“We’re building a sport. We’re building a head-to-head racing sport.”
As a doctor, Wolfpack Ninja Tour president and cofounder Noah Kaufman sees all to well the obesity epidemic. So, while his American Ninja Warrior aspirations were originally centered around winning that million dollar prize, their popularity has given them a platform to speak to youth everywhere. This sounds warm and fuzzy, but he’s putting some seriously smart business decisions behind the Wolfpack Ninja Tour to make it happen. If you’re considering an events-based business or operate in an industry with a lot of similar competition (don’t we all), he’s got some great lessons for building your business here…
- 01:45 – How Noah got into ninja warrior, and the origins of The Wolfpack.
- 06:30 – What happened to Isaac Caldiero after winning American Ninja Warrior?
- 07:35 – How Wolfpack turned into a business.
- 11:10 – They even tried athlete representation.
- 18:30 – Details on their small-scale event business.
- 21:50 – They tried to launch the event series on Kickstarter.
- 27:00 – Rent as needed while you grow.
- 28:00 – What they learned from the first full-scale event.
- 32:50 – Where does the revenue come from?
- 38:00 – Could reaching a larger audience be a conflict with NBC’s American Ninja Warrior?
- 44:30 – Who’s their real audience? How do they reach them?
- 51:30 – How do they plan on scaling?
- 55:30 – What are their opportunities? And which ones will they jump on?
- 1:02:50 – Who is their competition? And how do they deal with it?
POST GAME ANALYSIS
One of Noah’s comments that’s closest to my heart is how they built a business to try to provide his group of friends with .
Another great lesson is how the business has morphed from simply selling T-shirts into a national event tour that’s likely to draw hundreds of thousands of competitors in its first full year. Business models need to be fluid. Had they simply said “no, we can’ t put on an event, we’re just selling T-shirts”, then they wouldn’t be building a business capable of supporting many of them.
This lesson continues as they develop their event tour. Noah says “Build, measure, learn.” They learned a lot from their first event, and it’s informing the changes to the format, scheduling and crowd management to make the event better.
And event the “world tour” didn’t just happen. They built small courses and took them to local events. They offered lessons. And then they got noticed by the folks behind The Blue Man Group, which provided the expertise and funding necessary to host larger events.
For the smaller local events, they have a portable course that fits inside a truck trailer, and events pay them to show up and run it. While there, they can also sell merchandise and continue to build their fan base, which helps them grow their business down the road.

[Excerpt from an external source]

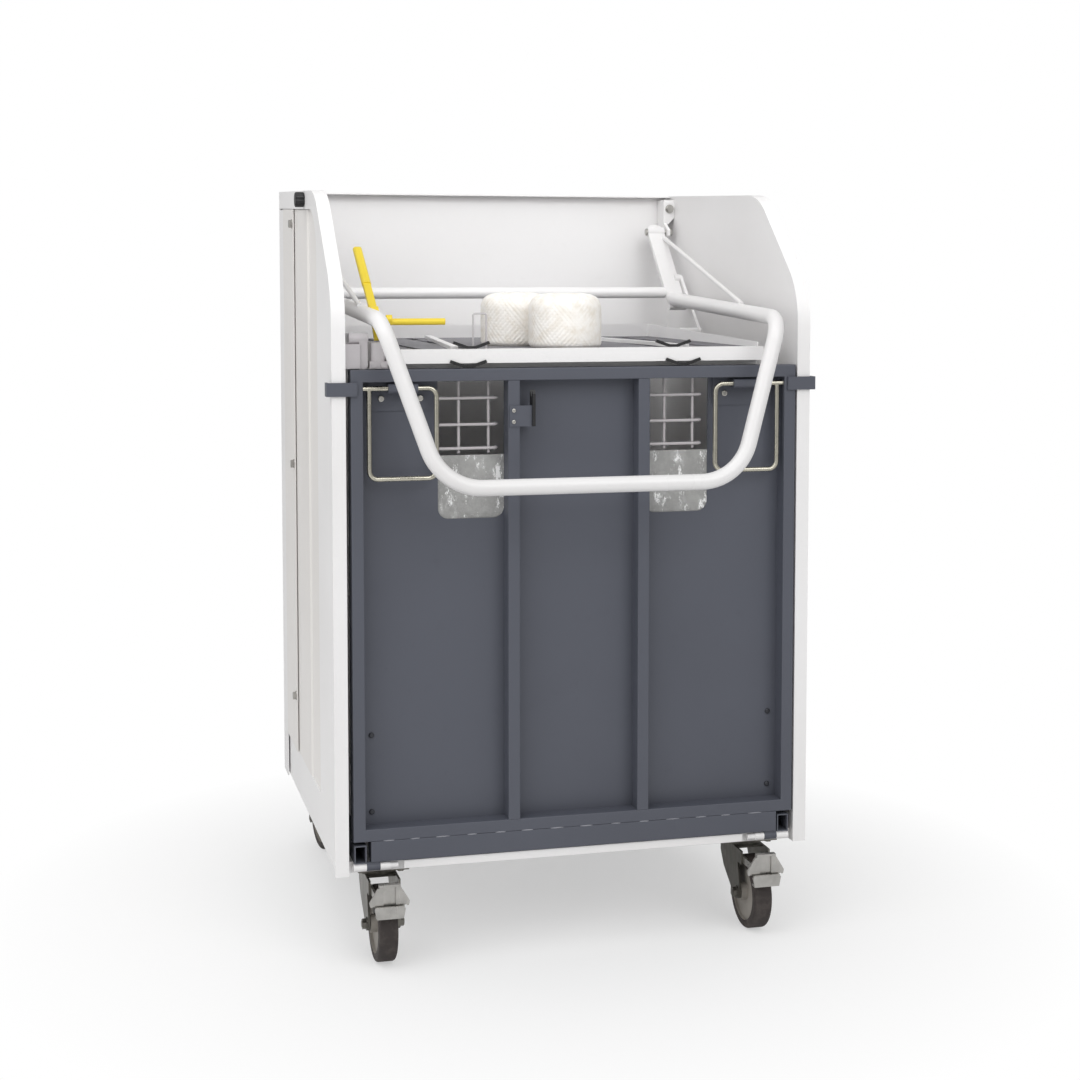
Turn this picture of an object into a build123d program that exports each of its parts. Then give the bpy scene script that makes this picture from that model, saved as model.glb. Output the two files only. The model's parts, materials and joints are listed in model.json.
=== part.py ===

What’s interesting about their Kickstarter attempt, beyond the geographical customer base lesson they learned, is that they were planning on renting equipment rather than owning. And they continue to rent the trucks, trailers and drivers. Which makes sense while they’re only putting on a couple of events per year. As they grow, that could change, but it allows them to grow on a much smaller budget than if they’d bought everything up front. My dad used this strategy with employees early on, using a temp agency to basically rent workers until it made sense to bring them on full time. This has the double advantage of letting you test things (and people) out to make sure they’re the right fit while someone else worries about maintenance (trucks, equipment) or payroll and benefits (people).
At the events, they offer things at various price points, ranging from free to almost $1,000. This provides something for everyone, which helps them attract a larger audience. That audience means they have value to sponsors, which lets them bring on bigger brands to support the business. Ultimately, ticket sales are not likely to be the big revenue driver…sponsorship is. And that’s true of many events. In my own experience creating and running 24 hour mountain bike races, even with a sizable crowd, entry fees will usually just barely cover the costs of putting on the event.
An additional revenue stream is media. An event will only reach a small local audience compared to web and TV. They’re looking at ways to broadcast their events, which allows for more sponsorships and/or ad sales. Think about how your event or service could reach a larger audience.
Who’s the real audience? It might look like they would draw hardcore athletes that want to compete. The reality is families and kids. Make sure you know who your customer really is and cater to them, ideally without alienating other user groups.
To reach their customers, Noah’s negotiated deals with local media to have other advertisers pay for their TV and radio marketing. It’s brilliant, tune in at 47:00 and give it a few minutes.
It’s refreshing to hear Noah’s take on competition. He truly believes that a rising tide lifts all ships. For a burgeoning sport like Ninja, having more properties brings more awareness to the sport, which brings more people to their events. How can you work with similar businesses to build your industry as a whole? Can you do this to position yourself as an industry leader?